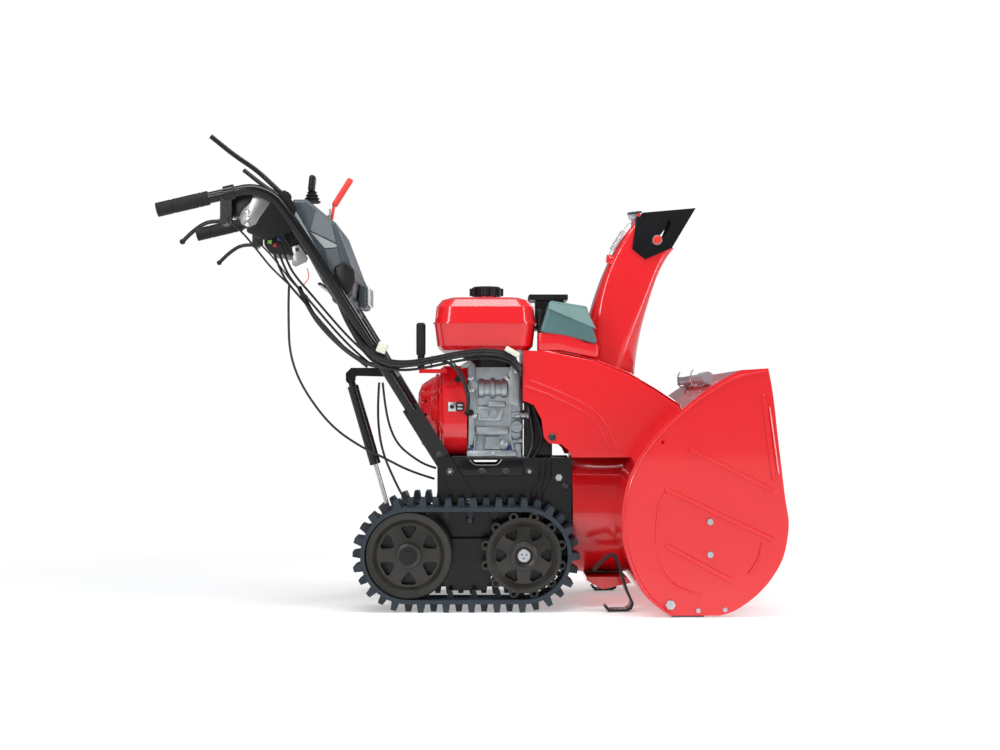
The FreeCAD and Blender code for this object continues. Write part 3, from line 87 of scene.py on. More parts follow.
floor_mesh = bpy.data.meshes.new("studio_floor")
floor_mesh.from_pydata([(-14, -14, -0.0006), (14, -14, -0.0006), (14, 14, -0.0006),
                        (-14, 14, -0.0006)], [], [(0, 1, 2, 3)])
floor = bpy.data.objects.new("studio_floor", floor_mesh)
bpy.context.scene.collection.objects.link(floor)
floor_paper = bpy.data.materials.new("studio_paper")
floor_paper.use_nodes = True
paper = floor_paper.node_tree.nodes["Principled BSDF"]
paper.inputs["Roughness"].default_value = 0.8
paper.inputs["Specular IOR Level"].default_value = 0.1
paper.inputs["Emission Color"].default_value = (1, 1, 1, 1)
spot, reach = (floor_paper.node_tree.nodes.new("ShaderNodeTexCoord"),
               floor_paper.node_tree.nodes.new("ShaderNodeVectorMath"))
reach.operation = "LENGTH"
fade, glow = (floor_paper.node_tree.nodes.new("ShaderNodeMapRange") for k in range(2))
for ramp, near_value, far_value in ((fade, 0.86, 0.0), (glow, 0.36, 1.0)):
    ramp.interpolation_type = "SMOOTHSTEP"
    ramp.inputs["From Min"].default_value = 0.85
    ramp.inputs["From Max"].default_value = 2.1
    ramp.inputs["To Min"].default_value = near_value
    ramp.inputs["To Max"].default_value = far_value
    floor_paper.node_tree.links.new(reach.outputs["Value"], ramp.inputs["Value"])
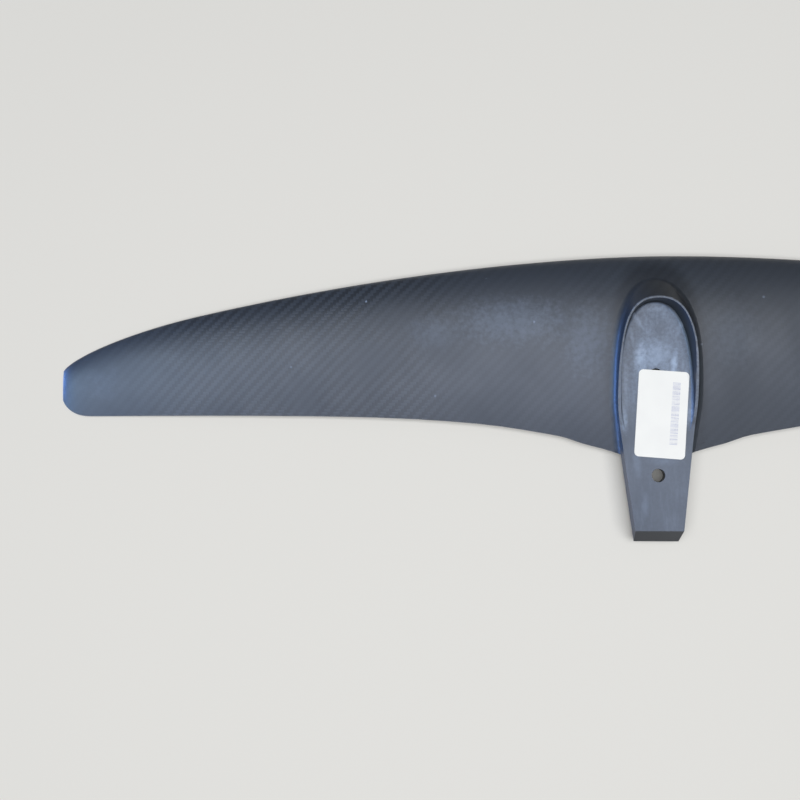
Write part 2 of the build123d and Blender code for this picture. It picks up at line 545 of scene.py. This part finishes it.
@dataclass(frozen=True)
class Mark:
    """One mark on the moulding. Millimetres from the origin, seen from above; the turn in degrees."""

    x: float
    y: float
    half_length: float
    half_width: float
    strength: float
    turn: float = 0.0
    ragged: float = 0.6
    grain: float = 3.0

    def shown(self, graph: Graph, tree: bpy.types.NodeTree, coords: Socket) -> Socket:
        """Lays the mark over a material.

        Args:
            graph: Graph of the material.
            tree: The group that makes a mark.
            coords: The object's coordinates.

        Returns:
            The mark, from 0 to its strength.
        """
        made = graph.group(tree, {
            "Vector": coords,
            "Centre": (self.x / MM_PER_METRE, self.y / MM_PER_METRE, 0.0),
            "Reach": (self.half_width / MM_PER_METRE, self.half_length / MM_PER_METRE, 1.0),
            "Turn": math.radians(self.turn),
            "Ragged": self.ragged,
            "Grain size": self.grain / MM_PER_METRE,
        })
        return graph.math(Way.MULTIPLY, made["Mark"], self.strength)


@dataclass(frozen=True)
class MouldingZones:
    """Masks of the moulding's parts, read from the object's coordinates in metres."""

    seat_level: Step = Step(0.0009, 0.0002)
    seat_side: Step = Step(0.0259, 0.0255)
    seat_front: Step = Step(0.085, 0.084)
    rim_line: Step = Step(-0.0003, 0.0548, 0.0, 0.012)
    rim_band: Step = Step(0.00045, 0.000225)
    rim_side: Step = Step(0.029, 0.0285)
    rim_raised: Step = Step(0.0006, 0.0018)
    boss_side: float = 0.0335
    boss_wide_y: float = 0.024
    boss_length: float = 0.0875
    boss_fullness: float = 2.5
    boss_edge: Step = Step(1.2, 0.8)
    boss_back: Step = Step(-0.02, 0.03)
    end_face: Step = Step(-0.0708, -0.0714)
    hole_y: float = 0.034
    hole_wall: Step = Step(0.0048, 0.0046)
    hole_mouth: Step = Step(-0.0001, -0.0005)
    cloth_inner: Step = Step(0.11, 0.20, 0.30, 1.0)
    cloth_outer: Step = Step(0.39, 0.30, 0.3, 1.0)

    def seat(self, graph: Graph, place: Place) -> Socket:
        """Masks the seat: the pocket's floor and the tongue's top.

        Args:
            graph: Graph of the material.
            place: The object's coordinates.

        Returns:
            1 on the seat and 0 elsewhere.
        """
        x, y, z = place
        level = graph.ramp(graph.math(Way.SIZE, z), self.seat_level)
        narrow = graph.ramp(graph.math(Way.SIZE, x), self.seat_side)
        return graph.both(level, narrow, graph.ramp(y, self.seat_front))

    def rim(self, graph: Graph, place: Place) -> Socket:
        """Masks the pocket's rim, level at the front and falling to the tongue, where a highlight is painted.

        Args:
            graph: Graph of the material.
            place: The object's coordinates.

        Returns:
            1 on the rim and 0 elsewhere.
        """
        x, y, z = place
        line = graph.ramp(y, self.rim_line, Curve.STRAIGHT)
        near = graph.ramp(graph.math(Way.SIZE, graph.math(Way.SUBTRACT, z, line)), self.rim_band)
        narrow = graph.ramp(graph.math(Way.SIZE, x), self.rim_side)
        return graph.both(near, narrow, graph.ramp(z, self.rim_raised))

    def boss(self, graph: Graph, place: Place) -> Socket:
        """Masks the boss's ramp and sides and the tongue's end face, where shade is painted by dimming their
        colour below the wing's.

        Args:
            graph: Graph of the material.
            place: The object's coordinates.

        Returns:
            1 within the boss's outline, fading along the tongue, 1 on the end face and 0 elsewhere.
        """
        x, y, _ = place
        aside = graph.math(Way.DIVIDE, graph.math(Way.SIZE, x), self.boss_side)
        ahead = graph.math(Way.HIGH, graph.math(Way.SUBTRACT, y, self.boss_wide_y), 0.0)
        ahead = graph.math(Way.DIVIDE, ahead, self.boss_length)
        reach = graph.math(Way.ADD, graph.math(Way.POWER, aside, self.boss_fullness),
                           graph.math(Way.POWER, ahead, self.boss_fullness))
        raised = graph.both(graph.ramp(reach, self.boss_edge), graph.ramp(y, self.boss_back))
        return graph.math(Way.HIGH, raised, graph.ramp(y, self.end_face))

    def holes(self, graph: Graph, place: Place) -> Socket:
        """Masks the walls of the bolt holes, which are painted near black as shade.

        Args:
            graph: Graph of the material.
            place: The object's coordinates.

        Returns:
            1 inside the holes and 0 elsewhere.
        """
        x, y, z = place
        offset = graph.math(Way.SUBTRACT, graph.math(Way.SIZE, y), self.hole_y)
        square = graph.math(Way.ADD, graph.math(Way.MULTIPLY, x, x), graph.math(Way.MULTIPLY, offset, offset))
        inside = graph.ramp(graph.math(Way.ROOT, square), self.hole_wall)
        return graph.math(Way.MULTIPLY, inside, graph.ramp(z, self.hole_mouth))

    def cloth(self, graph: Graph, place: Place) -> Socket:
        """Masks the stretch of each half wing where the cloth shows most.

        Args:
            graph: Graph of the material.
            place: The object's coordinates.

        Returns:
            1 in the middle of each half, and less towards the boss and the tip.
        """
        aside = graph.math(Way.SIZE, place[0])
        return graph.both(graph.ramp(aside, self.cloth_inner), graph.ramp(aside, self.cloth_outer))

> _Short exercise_
Extract the listing in its entirety, matching it exactly.

> _Expected answer_
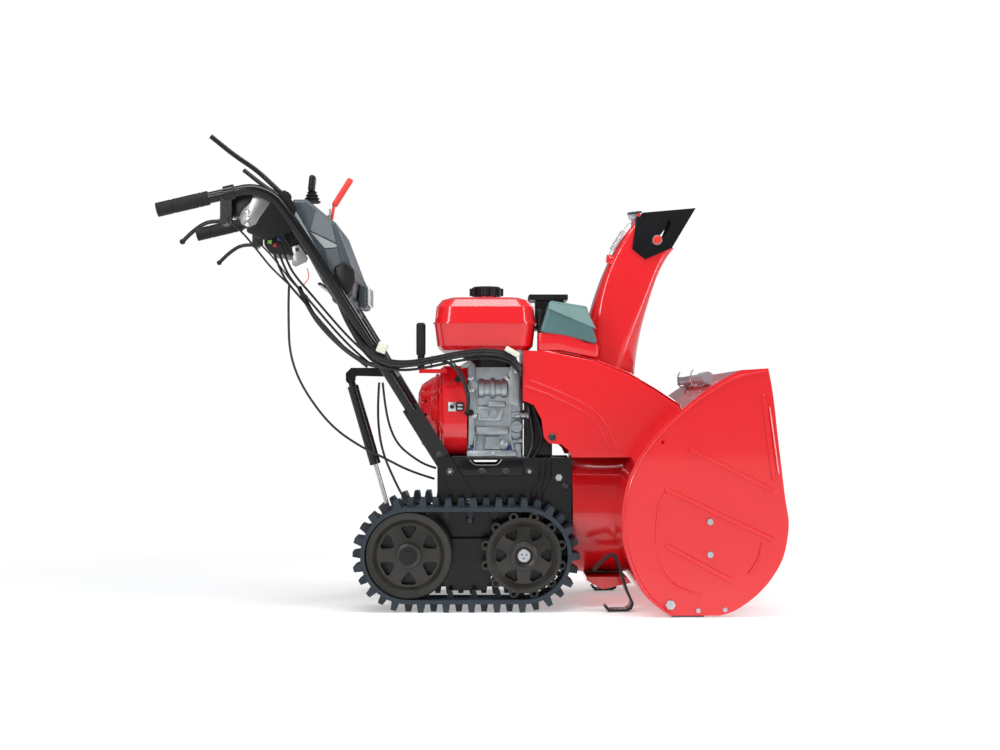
The FreeCAD and Blender code for this object continues. Write part 3, from line 87 of scene.py on. More parts follow.
floor_mesh = bpy.data.meshes.new("studio_floor")
floor_mesh.from_pydata([(-14, -14, -0.0006), (14, -14, -0.0006), (14, 14, -0.0006),
                        (-14, 14, -0.0006)], [], [(0, 1, 2, 3)])
floor = bpy.data.objects.new("studio_floor", floor_mesh)
bpy.context.scene.collection.objects.link(floor)
floor_paper = bpy.data.materials.new("studio_paper")
floor_paper.use_nodes = True
paper = floor_paper.node_tree.nodes["Principled BSDF"]
paper.inputs["Roughness"].default_value = 0.8
paper.inputs["Specular IOR Level"].default_value = 0.1
paper.inputs["Emission Color"].default_value = (1, 1, 1, 1)
spot, reach = (floor_paper.node_tree.nodes.new("ShaderNodeTexCoord"),
               floor_paper.node_tree.nodes.new("ShaderNodeVectorMath"))
reach.operation = "LENGTH"
fade, glow = (floor_paper.node_tree.nodes.new("ShaderNodeMapRange") for k in range(2))
for ramp, near_value, far_value in ((fade, 0.86, 0.0), (glow, 0.36, 1.0)):
    ramp.interpolation_type = "SMOOTHSTEP"
    ramp.inputs["From Min"].default_value = 0.85
    ramp.inputs["From Max"].default_value = 2.1
    ramp.inputs["To Min"].default_value = near_value
    ramp.inputs["To Max"].default_value = far_value
    floor_paper.node_tree.links.new(reach.outputs["Value"], ramp.inputs["Value"])
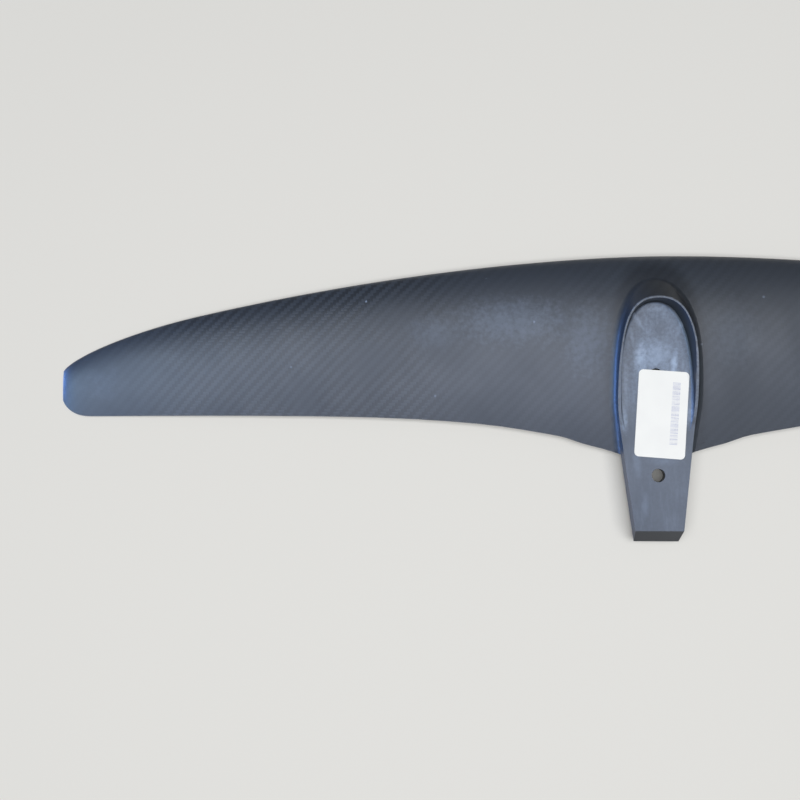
Write part 2 of the build123d and Blender code for this picture. It picks up at line 545 of scene.py. This part finishes it.
@dataclass(frozen=True)
class Mark:
    """One mark on the moulding. Millimetres from the origin, seen from above; the turn in degrees."""

    x: float
    y: float
    half_length: float
    half_width: float
    strength: float
    turn: float = 0.0
    ragged: float = 0.6
    grain: float = 3.0

    def shown(self, graph: Graph, tree: bpy.types.NodeTree, coords: Socket) -> Socket:
        """Lays the mark over a material.

        Args:
            graph: Graph of the material.
            tree: The group that makes a mark.
            coords: The object's coordinates.

        Returns:
            The mark, from 0 to its strength.
        """
        made = graph.group(tree, {
            "Vector": coords,
            "Centre": (self.x / MM_PER_METRE, self.y / MM_PER_METRE, 0.0),
            "Reach": (self.half_width / MM_PER_METRE, self.half_length / MM_PER_METRE, 1.0),
            "Turn": math.radians(self.turn),
            "Ragged": self.ragged,
            "Grain size": self.grain / MM_PER_METRE,
        })
        return graph.math(Way.MULTIPLY, made["Mark"], self.strength)


@dataclass(frozen=True)
class MouldingZones:
    """Masks of the moulding's parts, read from the object's coordinates in metres."""

    seat_level: Step = Step(0.0009, 0.0002)
    seat_side: Step = Step(0.0259, 0.0255)
    seat_front: Step = Step(0.085, 0.084)
    rim_line: Step = Step(-0.0003, 0.0548, 0.0, 0.012)
    rim_band: Step = Step(0.00045, 0.000225)
    rim_side: Step = Step(0.029, 0.0285)
    rim_raised: Step = Step(0.0006, 0.0018)
    boss_side: float = 0.0335
    boss_wide_y: float = 0.024
    boss_length: float = 0.0875
    boss_fullness: float = 2.5
    boss_edge: Step = Step(1.2, 0.8)
    boss_back: Step = Step(-0.02, 0.03)
    end_face: Step = Step(-0.0708, -0.0714)
    hole_y: float = 0.034
    hole_wall: Step = Step(0.0048, 0.0046)
    hole_mouth: Step = Step(-0.0001, -0.0005)
    cloth_inner: Step = Step(0.11, 0.20, 0.30, 1.0)
    cloth_outer: Step = Step(0.39, 0.30, 0.3, 1.0)

    def seat(self, graph: Graph, place: Place) -> Socket:
        """Masks the seat: the pocket's floor and the tongue's top.

        Args:
            graph: Graph of the material.
            place: The object's coordinates.

        Returns:
            1 on the seat and 0 elsewhere.
        """
        x, y, z = place
        level = graph.ramp(graph.math(Way.SIZE, z), self.seat_level)
        narrow = graph.ramp(graph.math(Way.SIZE, x), self.seat_side)
        return graph.both(level, narrow, graph.ramp(y, self.seat_front))

    def rim(self, graph: Graph, place: Place) -> Socket:
        """Masks the pocket's rim, level at the front and falling to the tongue, where a highlight is painted.

        Args:
            graph: Graph of the material.
            place: The object's coordinates.

        Returns:
            1 on the rim and 0 elsewhere.
        """
        x, y, z = place
        line = graph.ramp(y, self.rim_line, Curve.STRAIGHT)
        near = graph.ramp(graph.math(Way.SIZE, graph.math(Way.SUBTRACT, z, line)), self.rim_band)
        narrow = graph.ramp(graph.math(Way.SIZE, x), self.rim_side)
        return graph.both(near, narrow, graph.ramp(z, self.rim_raised))

    def boss(self, graph: Graph, place: Place) -> Socket:
        """Masks the boss's ramp and sides and the tongue's end face, where shade is painted by dimming their
        colour below the wing's.

        Args:
            graph: Graph of the material.
            place: The object's coordinates.

        Returns:
            1 within the boss's outline, fading along the tongue, 1 on the end face and 0 elsewhere.
        """
        x, y, _ = place
        aside = graph.math(Way.DIVIDE, graph.math(Way.SIZE, x), self.boss_side)
        ahead = graph.math(Way.HIGH, graph.math(Way.SUBTRACT, y, self.boss_wide_y), 0.0)
        ahead = graph.math(Way.DIVIDE, ahead, self.boss_length)
        reach = graph.math(Way.ADD, graph.math(Way.POWER, aside, self.boss_fullness),
                           graph.math(Way.POWER, ahead, self.boss_fullness))
        raised = graph.both(graph.ramp(reach, self.boss_edge), graph.ramp(y, self.boss_back))
        return graph.math(Way.HIGH, raised, graph.ramp(y, self.end_face))

    def holes(self, graph: Graph, place: Place) -> Socket:
        """Masks the walls of the bolt holes, which are painted near black as shade.

        Args:
            graph: Graph of the material.
            place: The object's coordinates.

        Returns:
            1 inside the holes and 0 elsewhere.
        """
        x, y, z = place
        offset = graph.math(Way.SUBTRACT, graph.math(Way.SIZE, y), self.hole_y)
        square = graph.math(Way.ADD, graph.math(Way.MULTIPLY, x, x), graph.math(Way.MULTIPLY, offset, offset))
        inside = graph.ramp(graph.math(Way.ROOT, square), self.hole_wall)
        return graph.math(Way.MULTIPLY, inside, graph.ramp(z, self.hole_mouth))

    def cloth(self, graph: Graph, place: Place) -> Socket:
        """Masks the stretch of each half wing where the cloth shows most.

        Args:
            graph: Graph of the material.
            place: The object's coordinates.

        Returns:
            1 in the middle of each half, and less towards the boss and the tip.
        """
        aside = graph.math(Way.SIZE, place[0])
        return graph.both(graph.ramp(aside, self.cloth_inner), graph.ramp(aside, self.cloth_outer))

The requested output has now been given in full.